-
They've been vaguely accurate if I take away 2 from the VO2max score that the Garmin is predicting and then look up that figure in the VDOT tables (or 3 or 4 for the longer runs, see below). That seems to be the suggestion on the Garmin Forums too. So if you do a parkrun as fast as you think you can it merrily tells you your predicted time is a couple of minutes faster.
If you're overweight then keeping up with the figures on the VDOT table is nigh on impossible as the distances get longer. I was running parkrun in 24:24 but there was no way I could do a 1h53 half (best at that time was 2h06, sure I could have pushed harder on that half but not 1min/mile faster!). As the weight dropped off (and fitness improved) my times for the longer runs were dropping faster than the improvements on the shorter runs, I guess that at some magic weight I'd fit the VDOT curves exactly (and that's probably 60kg for me, which I will never ever see).
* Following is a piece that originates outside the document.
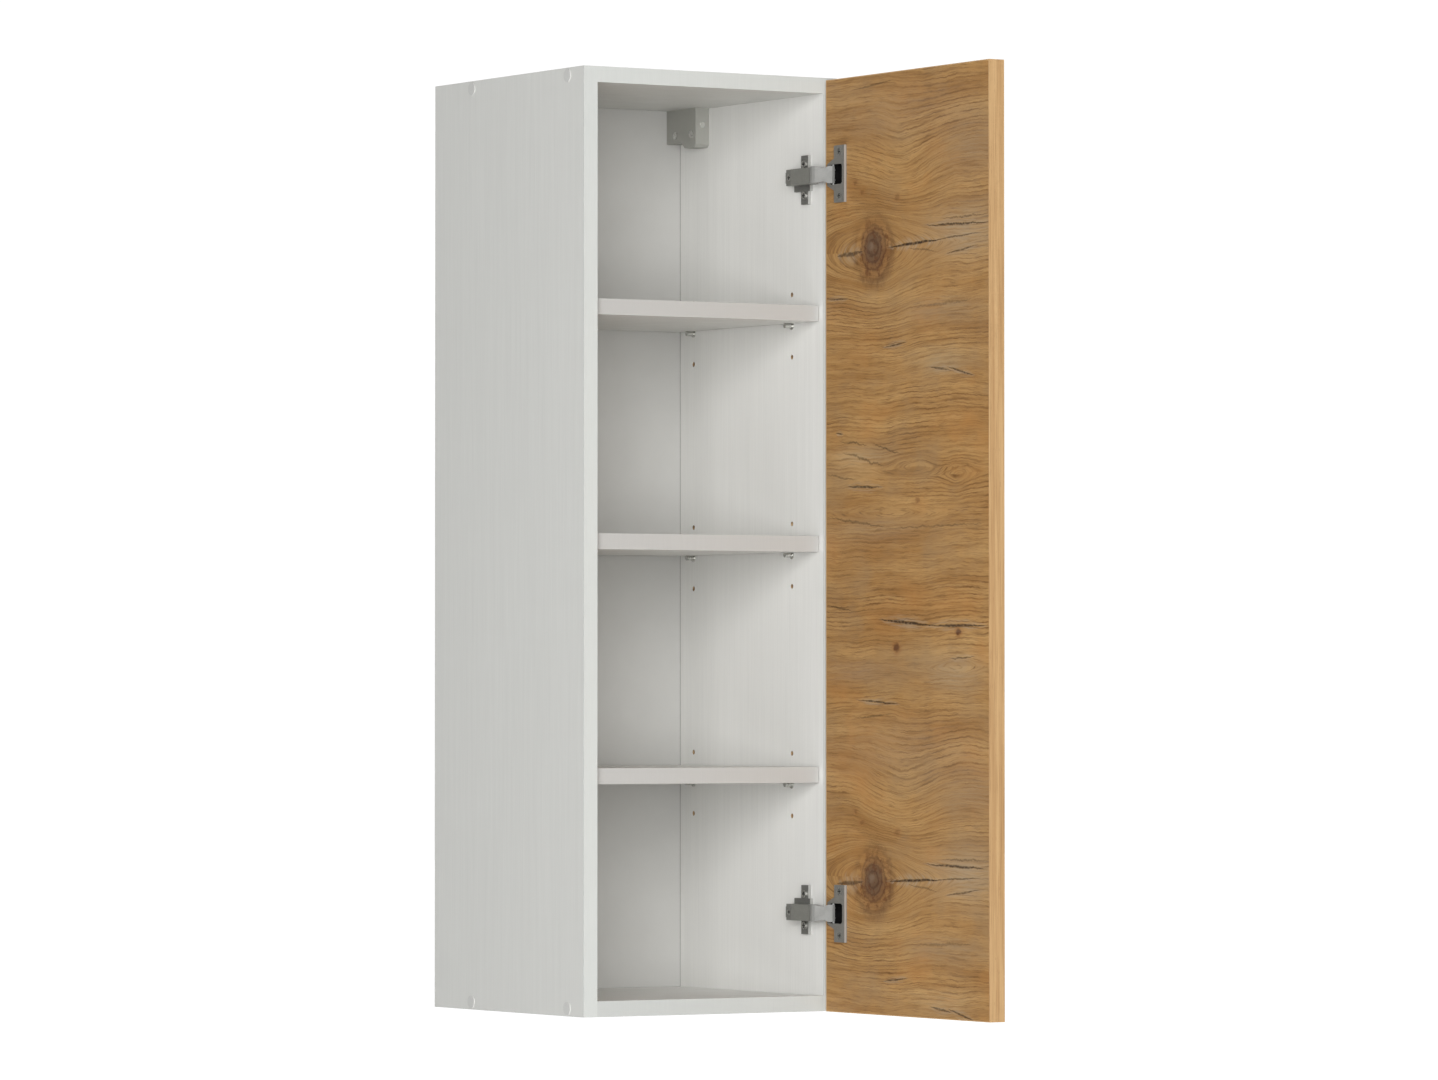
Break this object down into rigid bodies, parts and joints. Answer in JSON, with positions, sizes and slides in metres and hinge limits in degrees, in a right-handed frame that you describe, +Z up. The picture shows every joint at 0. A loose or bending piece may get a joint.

Most of the time the Garmin's figures are way out because it has an inflated sense of ones HR[sub]max[/sub]. I track my 5-a-side via a 'Run' on my Garmin and my HR can easily get above 200bpm during a game, never seen it that high even sprinting near the end of a parkrun. It must just think I'm being lazy when I go out for a steady/fast run if it's using the info from the former to predict the latter.
The algorithms in the Forerunner 935 seem a bit better (compared to my 920xt), at least it's also basing its predictions on its guess at LTHR (which seems to be relatively accurate).
Anyway, it's mostly useless whilst I'm still lardy. I'll pay some proper attention to it when I'm under 80kg.
Might look out for some cheap (ha!) Garmin scales as I keep forgetting to update GC with daily weights.
Garmin VO2s and predicted race times are just a nonsense to be honest. Not worth basing anything on.